Non è un mistero che ci siano stati colloqui con Carlo Bonomi per l’acquisto del Sole 24 Ore, nel tentativo di creare un quotidiano unico, liberal (ma vicino a quelli che un tempo si sarebbero chiamati “padroni”) e con una struttura simile a quella del New York Times. Non a caso, Elkann fece riferimento proprio alla storica testata americana quando rilevò dai De Benedetti Repubblica. Bonomi, allora, non se la sentì di andare avanti con le trattative, così come non fece proseguire la discussione con Cairo. I tempi non erano maturi, ma chissà che qualcosa non possa muoversi già il prossimo anno.
Nel frattempo, Elkann ha cercato di dare un nuovo indirizzo al quotidiano. Ha congedato Verdelli dopo soli 14 mesi di direzione e ha chiamato Maurizio Molinari, già direttore della Stampa e, ancora prima, inviato proprio da New York. Posizioni più moderate, l’addio di alcune firme storiche come Gad Lerner e l’intenzione di discostarsi da quella logica “di sinistra” che aveva animato la fondazione di Eugenio Scalfari.
Nelle scorse settimane, poi, altri avvenimenti di cui Affari ha già dato conto in dettaglio ma che è bene ricordare: il silenzio quasi totale sulla vicenda di Lapo Elkann fermato a Portofino e il “confinamento” dell’addio di Camilleri alla Ferrari nelle pagine sportive. Per dire, i concorrenti hanno scomodato i “pezzi da 90” per raccontare delle dimissioni che non hanno precedenti nella storia manageriale del cavallino. Ricordiamo, oltretutto, che si sta parlando della terza azienda per capitalizzazione in Borsa, non soltanto di un pezzo pregiato della Formula 1.
È stato poi pubblicato un documento “condiviso” da Maurizo Molinari e John Elkann che ha fatto storcere il naso ai cdr delle varie testate del gruppo che hanno risposto compatti contestando proprio il fatto che un piano così importante fosse stato (parole loro) “calato dall’alto” dalla dirigenza e dalla direzione, senza una condivisione necessaria in un momento come questo. Tra i quattro pilastri che vengono citati figura la necessità di “avere equilibrio nel riportare le notizie, distanza critica rispetto ai fatti, evitare ogni forma di militanza”. Tutto l’opposto di quello che diceva Scalfari.

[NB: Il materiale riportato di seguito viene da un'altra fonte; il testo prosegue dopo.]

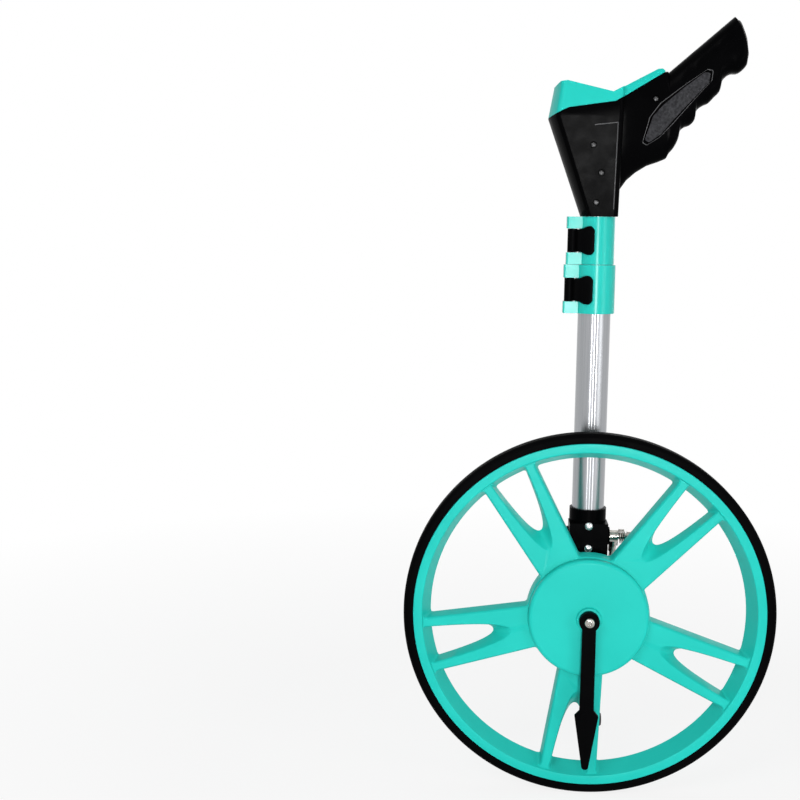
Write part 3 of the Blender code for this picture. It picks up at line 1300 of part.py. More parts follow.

Ancora: i malumori della redazione si sono moltiplicati quando si è iniziato a temere che la “Muraglia cinese” che deve necessariamente dividere chi scrive dal reparto commerciale, sembra aver iniziato a scricchiolare, con qualche ingerenza che, ci raccontano dalla redazione, non è stata apprezzata. Si legge nel documento, infatti, che in redazione “lavorano fianco a fianco giornalisti, tecnici digitali, analisti dei dati, videomaker, fotografi, producer, autori e addetti al marketing”. Con questi ultimi che normalmente dovrebbero essere molto distanti dai giornalisti.
Ma soprattutto Elkann è uomo di numeri e di conti e anche da questo punto di vista ci sono indicatori che preoccupano. In primo luogo, come detto, i dati sull’andamento del mercato digitale, con la perdita di quel “monopolio” che sembrava garantito. Sono stati venduti tre quotidiani locali perché ritenuti non più strategici per il business. Una mossa che può anche essere comprensibile, ma che è stata seguita da quella ben più traumatica di chiudere Micromega dal 1° gennaio. Se si sforbiciano anche i periodici di approfondimento significa snaturare definitivamente la vision che fu di Scalfari, di Caracciolo e della famiglia De Benedetti. Dopo Micromega si parla già del pensionamento di Limes. Sarebbe un vero peccato per tutto il panorama informativo italiano che si ritroverebbe un po’ più povero, un po’ più debole.